5.4 million people in the UK are currently receiving treatment for Asthma. 1.1 million children are currently receiving treatment for Asthma.
Asthma is one of the most common chronic diseases of childhood. Adults can develop Asthma later in life which is known as ‘adult onset Asthma’. A chronic disease by definition is a disease that continues once you have it. Asthma can be controlled but there is no cure.
Asthma is a condition that affects the airways. Certain triggers will form irritation and causes the small tubes that carry air in and out of the lungs to become inflamed and narrow. This can cause difficulties breathing. Certain triggers can be pollen, dust mites, animal fur, cigarette smoke and many different forms of viral infections. For Asthma sufferers it is important to establish what the triggers are and to attempt to eliminate contact with them.

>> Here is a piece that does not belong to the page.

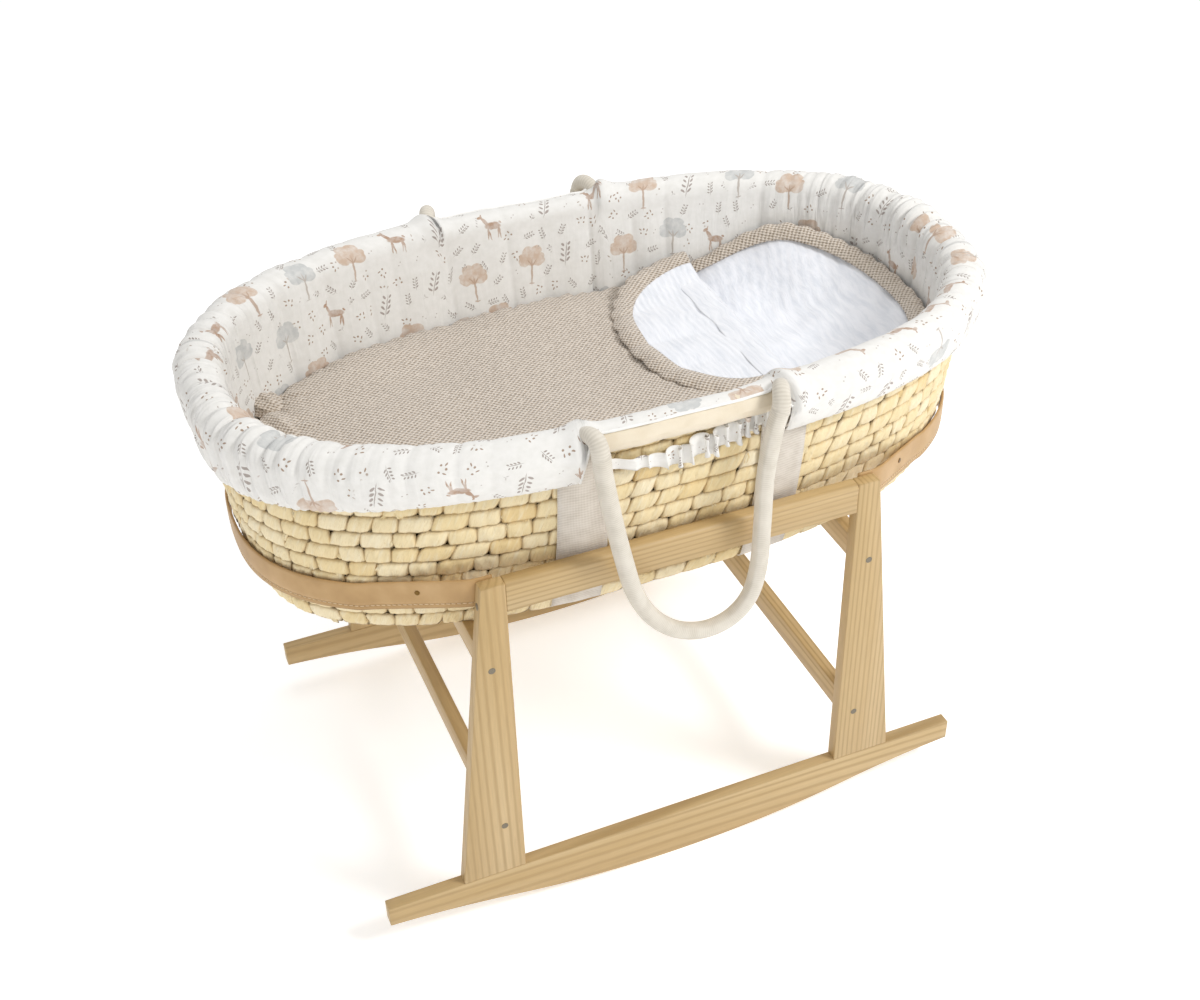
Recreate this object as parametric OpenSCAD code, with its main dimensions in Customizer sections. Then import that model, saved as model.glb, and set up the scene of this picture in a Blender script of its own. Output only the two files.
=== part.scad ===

During an asthma attack there are three main changes to the lungs:
- The irritation causes the airway to become inflamed. The cells within the lung produce thick mucus which may block the airway
- The airway swells
- The muscles around the airway tighten causing the airway to narrow
What should I do if someone is having an Asthma attacks
- Sit the casualty in a comfortable position that does not restrict chest expansion
- The casualty will usually have a blue (reliever) inhaler with them. Assist the casualty to use this. If this has not helped after a few minutes, seek urgent medical help
- Stay calm
- If the attack is relieved, encourage the casualty to inform their doctor of this attack.
Substances such as flour, various types of dusts, small particles and fumes within the workplace can cause Occupational Asthma. Occupational Asthma is determined to be as a result of work-related irritants and not normally as a result of a pre-existing asthma condition. An existing condition of Asthma which is exacerbated by substances at work is known as Work Related Asthma.
Occupational and work related Asthma should be considered by employers. COSHH (Control of Substances Hazardous to Health) Regulations require employers to control exposures of hazardous substances to prevent ill health. Any substance which could cause Occupational or Work Related Asthma is considered to be a hazardous substance.